Тут у Маркуса пискнул мобильник, докладывая, что пришла эсэмэска. Тот мазнул по экрану взглядом и снова посмотрел на Стаса.
– Простите, мне нужно ответить.
Пока он нажимал клавиши, Стас бросил окурок в стакан, на дне была вода, и он зашипел.
– Итак, если это была шутка, то неудачная. А возможно, вас кто-то сильно не любит, – сказал Маркус, оторвавшись от телефона.
– А звонок не удалось отследить?
– Нет. Даже не ясно, откуда звонили. Скорее всего из автомата. Но звонок из Франции.
Они не успели толком вернуться к разговору, как вошел инспектор, вид у него был такой, словно он все время стоял за дверью и ждал подходящего момента. А может, так оно и было. Стасу отдали справку, еще раз извинились. И он в одиночестве покинул комнату досмотра. Идя по полупустому в такое позднее время залу аэропорта, Стас подумал о том, что город уже начал показывать ему клыки, и теория о здешней враждебности верна. Пожалуй, стоит планировать свое пребывание в родных пенатах, как военную операцию.
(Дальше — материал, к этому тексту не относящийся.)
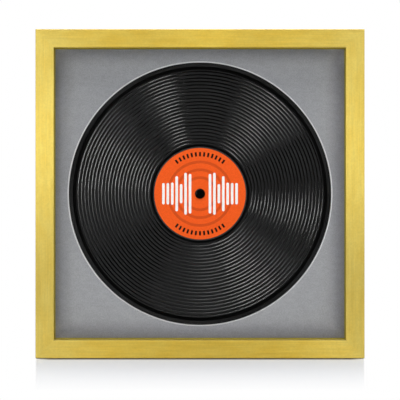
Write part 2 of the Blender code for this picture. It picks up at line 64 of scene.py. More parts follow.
# Camera, and the framing of the picture in its pixels
IMAGE_SIDE = 400
FRAME_PIXELS = 329.3
FRAME_CENTRE_Y = 193.7
CAMERA_DISTANCE = 1.6
SENSOR = 36.0
CLIP_START = 0.01
CLIP_END = 100

# Record, with its 22 coarse V grooves between a run-out groove and a lead-in groove
RING_COUNT = 22
RING_WALL = 0.00075
RING_INNER_MARGIN = 0.0020
RING_OUTER_MARGIN = 0.0013
OUTWARD_WALL_SLOPE = math.radians(22.5)
INWARD_WALL_SLOPE = math.radians(15)
LAND_SINK = 0.0001
RIM_WIDTH = 0.0043
LEAD_IN_WIDTH = 0.0039
RUN_OUT_WIDTH = 0.0030
BEAD_WIDTH = 0.0013
SMOOTH_BAND_WIDTH = 0.0005
GROOVE_DEPTH = 0.0007
GROOVE_SLOPE = 0.0003
BACK_SINK = 0.0003
EDGE_ROUND = 0.0003
THIN_GAP = 0.0001
SPINDLE_RADIUS = 0.00362
RECORD_SHARP = math.radians(5)

# Window of the mount
RECORD_CLEARANCE = 0.0003
BEVEL_WIDTH = 0.0014
BEVEL_DEPTH = 0.0006

# Print on the labels
PRINT_HEIGHT = 0.00003
BAR_COUNT = 7
BAR_FIRST = 0.0115
BAR_PITCH = 0.0051
BAR_WIDTH = 0.0030
BAR_TALLEST = 0.0560
BAR_LEAST = 0.42
BAR_SWING = 1.25
BAR_SWING_START = 0.75
BAR_FALL = 0.09
TONE_RINGS = ((0.0170, 0.0200), (0.0260, 0.0290), (0.0350, 0.0380))
TICK_INNER = 0.0430
TICK_OUTER = 0.0480
TICK_WIDTH = 0.0022
TICK_STEP = 6
TICK_ARCS = ((54, 126), (234, 306))

# Mitres
OPENING_HALF = 0.1665
REBATE_HALF = 0.175
LIP_THICKNESS = 0.006
NAIL_ZONE = 0.0085
FILLER_SINK = 0.0001
FILLER_END = 0.0008
FILLER_HALF = 0.00005

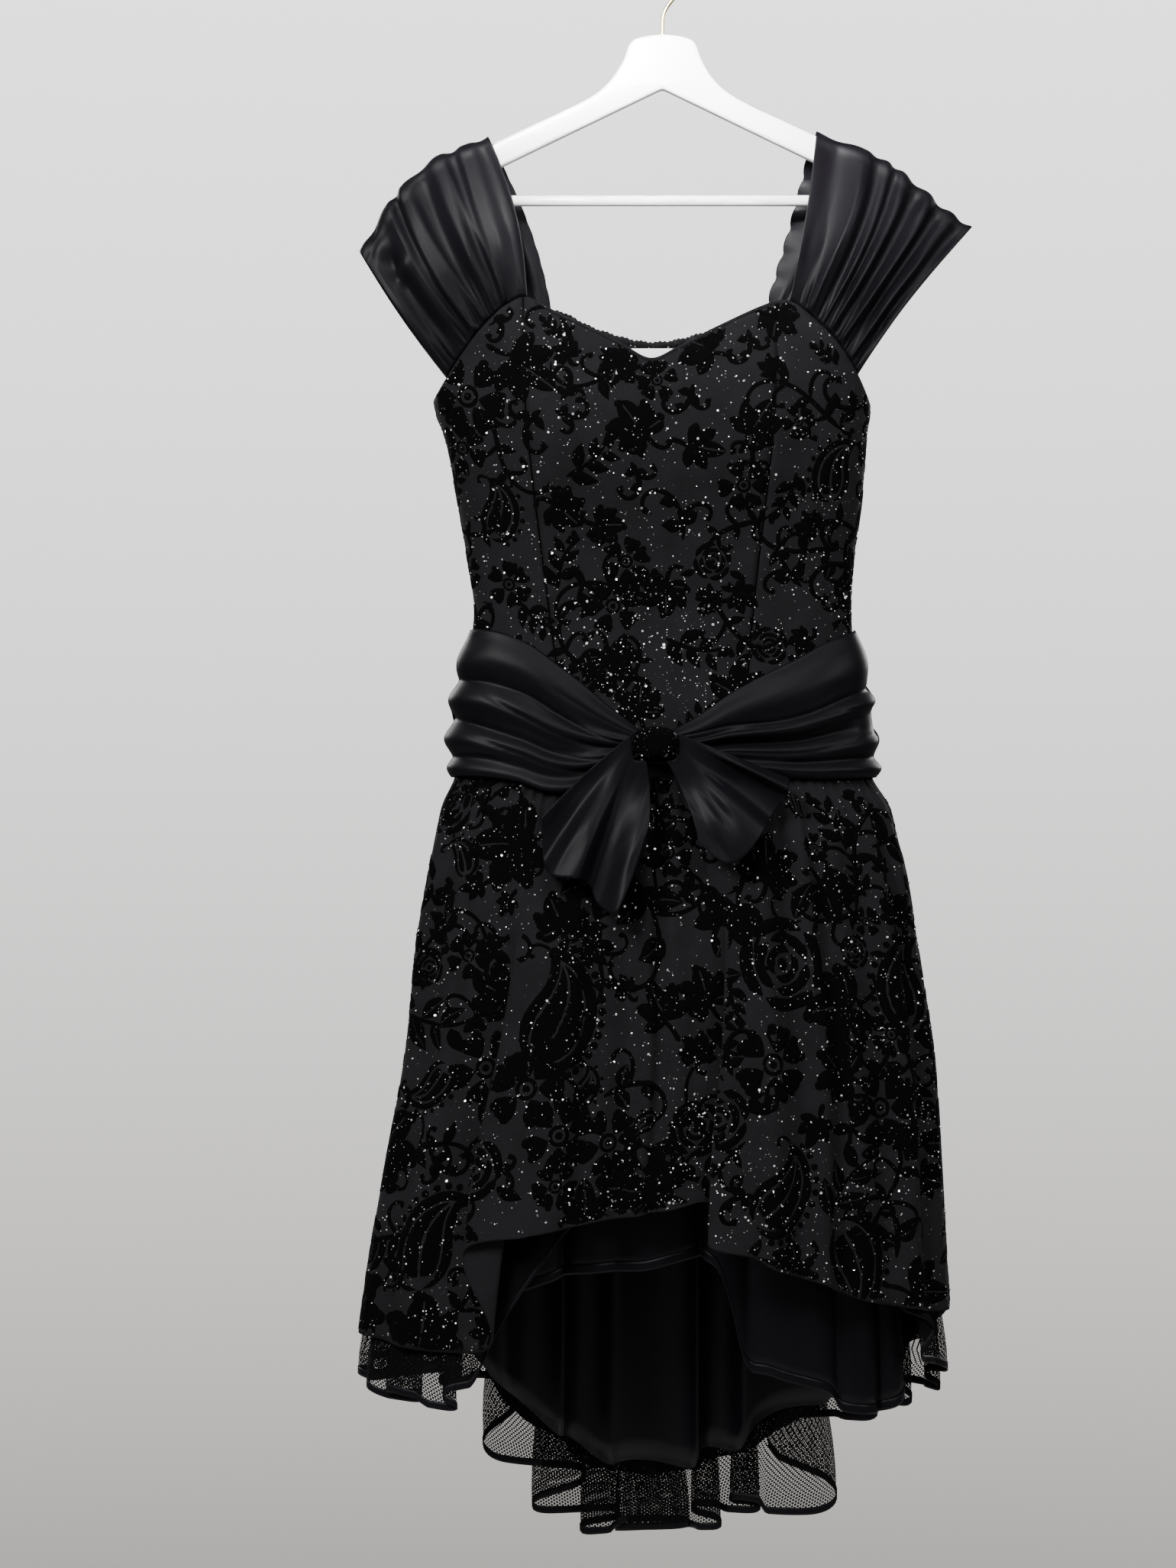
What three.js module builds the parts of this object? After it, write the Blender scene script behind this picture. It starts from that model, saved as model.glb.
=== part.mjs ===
// A knee-length party dress on a wooden hanger. Millimetres, +Z up, the dress's front faces -Y.
// The origin is the top of the inside of the hanger's hook, where the hook lies on a rail or a nail.
// Each cloth piece is a thin closed wall, made from a grid of points on its outer face.
import * as THREE from "three";

const SEAM_GAP = 0.5; // between two pieces that are sewn together
const FLOCKED_CLOTH = 1.4; // wall of the bodice and the outer skirt
const SATIN = 1.2; // wall of the sleeves, sash, bow and lining
const NET = 1.0; // wall of the petticoat
const BODY_ROUNDNESS = 2.2; // exponent of the rounded oval that each level of the dress follows
const SIDE_SPREAD = 0.225; // spaces turns evenly along the flat oval instead of by angle
const WAIST_SEAM_Z = -744; // the bodice ends and the skirt, petticoat and lining begin here

const clothes = {
  flocked: new THREE.MeshStandardMaterial({ color: 0x26252a, roughness: 0.85, metalness: 0 }),
  satin: new THREE.MeshStandardMaterial({ color: 0x1b1a20, roughness: 0.35, metalness: 0 }),
  lining: new THREE.MeshStandardMaterial({ color: 0x15151c, roughness: 0.5, metalness: 0 }),
  net: new THREE.MeshStandardMaterial({ color: 0x121214, roughness: 0.8, metalness: 0 }),
  label: new THREE.MeshStandardMaterial({ color: 0xe8e8ea, roughness: 0.6, metalness: 0 }),
};
const whitePaint = new THREE.MeshStandardMaterial({ color: 0xf2f2f2, roughness: 0.4, metalness: 0 });
const brass = new THREE.MeshStandardMaterial({ color: 0xb8a878, roughness: 0.3, metalness: 1 });

// Reads a column of a table at a key, on a smooth curve through its rows.
function smoothValue(rows, keyColumn, column, key) {
  const last = rows.length - 1;
  const rising = rows[last][keyColumn] > rows[0][keyColumn];
  const at = (i) => rows[Math.min(Math.max(i, 0), last)];
  let i = 0;
  while (i < last - 1 && (rising ? key > at(i + 1)[keyColumn] : key < at(i + 1)[keyColumn])) i++;
  const slope = (j) => {
    const span = at(j + 1)[keyColumn] - at(j - 1)[keyColumn];
    return (at(j + 1)[column] - at(j - 1)[column]) / span;
  };
  const width = at(i + 1)[keyColumn] - at(i)[keyColumn];
  const t = Math.min(Math.max((key - at(i)[keyColumn]) / width, 0), 1);
  const a = at(i)[column];
  const b = at(i + 1)[column];
  const h = t * t * (3 - 2 * t);
  const bendA = slope(i) * width * t * (1 - t) * (1 - t);
  const bendB = slope(i + 1) * width * t * t * (t - 1);
  return a + (b - a) * h + bendA + bendB;
}

function readRow(rows, keyColumn, key) {
  const found = {};
  for (const column of Object.keys(rows[0])) {
    found[column] = column === keyColumn ? key : smoothValue(rows, keyColumn, column, key);
  }
  return found;
}

const mix = (a, b, t) => a + (b - a) * t;
const clamp01 = (t) => Math.min(Math.max(t, 0), 1);
const easeInOut = (t) => clamp01(t) ** 2 * (3 - 2 * clamp01(t));
const hump = (t) => (Math.abs(t) < 1 ? Math.cos((Math.PI * t) / 2) ** 2 : 0);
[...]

У самого выхода его догнал один из младших таможенников.
– Мы хотели бы частично загладить вину, – объяснил он свое появление.
– Скоро полночь, такси обойдется вам дорого. Мой шеф предлагает вам свой автомобиль. Водитель отвезет вас туда, куда скажете.
На английском он изъяснялся лучше своего начальника.
– Вы очень любезны, – чопорно ответил ему на том же языке Стас. – Что же, я, пожалуй, воспользуюсь вашим предложением.
Погода встретила его тоже неласково. Шел дождь. Резкие порывы ветра доносили холодные капли и под навес, где Стас остановился, ожидая машину. Было холодно, и ему пришлось застегнуть пальто на все пуговицы и поднять воротник. Через минуту-другую подъехал «Опель» кофейного цвета. Степенный водитель не спеша вышел из машины и открыл багажник. Он помог Стасу уложить туда вещи и снова сел за руль. Стас забрался на заднее сиденье, расстегнулся и уселся поудобней. В салоне тихо играла музыка, и было тепло. Глаза стали закрываться сами собой, но Стас мужественно преодолел сонливость. Он достал телефон и послал СМС адвокату Цирусу, сообщив о своем приезде. Звонить он не стал, посчитав время слишком поздним. Адвокат откликнулся сразу, ответив одним словом «Принято». И Стас стал смотреть в окно автомобиля на проносящиеся мимо освещенные улицы города, отмечая их сегодняшний более респектабельный вид.